Economic multiplier effect

A strong national brand generates a tangible economic premium. When consumers in London or New York encounter products labelled "Made in Rwanda,” the associations of quality, resilience, and sustainability allow producers to command higher prices. This marks a transition from a commodity-based economy to a brand-based one.

The value no longer lies solely in the product itself, but in the story attached to it. National branding reduces perceived risk for international buyers and functions as an informal quality assurance mechanism for Rwandan exports, from specialty coffee to creative industries.

Authenticity as strategic capital

Diplomatically, a national brand is only as durable as its internal legitimacy. For Brand Rwanda to remain credible, the gap between external image and domestic reality must stay narrow. Efficiency, transparency, and progress are not merely slogans; they are the foundations of the brand promise.

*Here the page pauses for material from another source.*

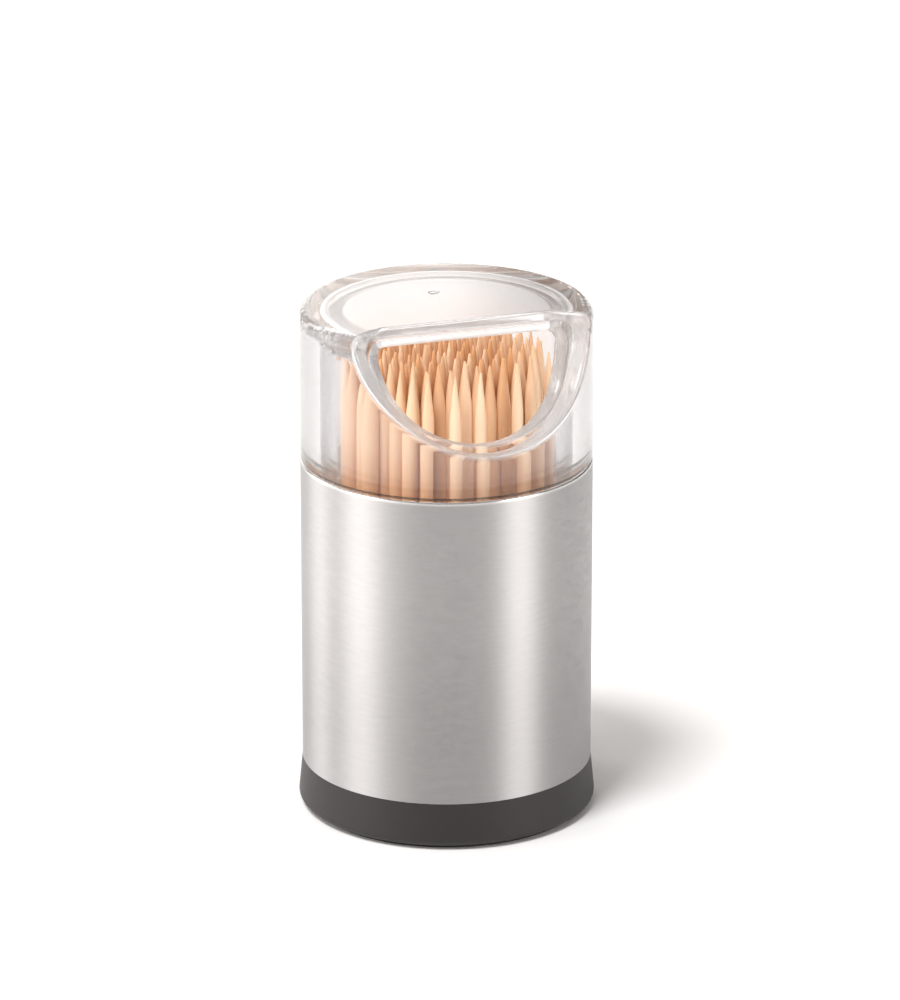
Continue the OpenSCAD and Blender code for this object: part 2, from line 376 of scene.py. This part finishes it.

Institutions such as Rwanda Development Board, which coordinates investment, tourism, and private-sector facilitation, play a central role in translating branding into measurable outcomes. Similarly, Rwanda Convention Bureau operationalizes Rwanda’s ambition to host global conversations by positioning the country as a reliable destination for high-level events.

Each efficiently registered business, each restored ecosystem, and each successfully hosted summit reinforces the credibility of the national narrative.

Rwanda’s branding strategy offers a compelling case study in how a small landlocked country can leverage soft power to exert influence far beyond its material size. More than a communications exercise, it represents an act of narrative reclamation.

Through sports diplomacy, innovation, and disciplined governance, the "Land of a Thousand Hills” has repositioned itself as a land of opportunity. The brand is no longer just a logo or a slogan; it is a promise of competence, resilience, possibility, and a vision of what an African nation can achieve when strategy and identity align.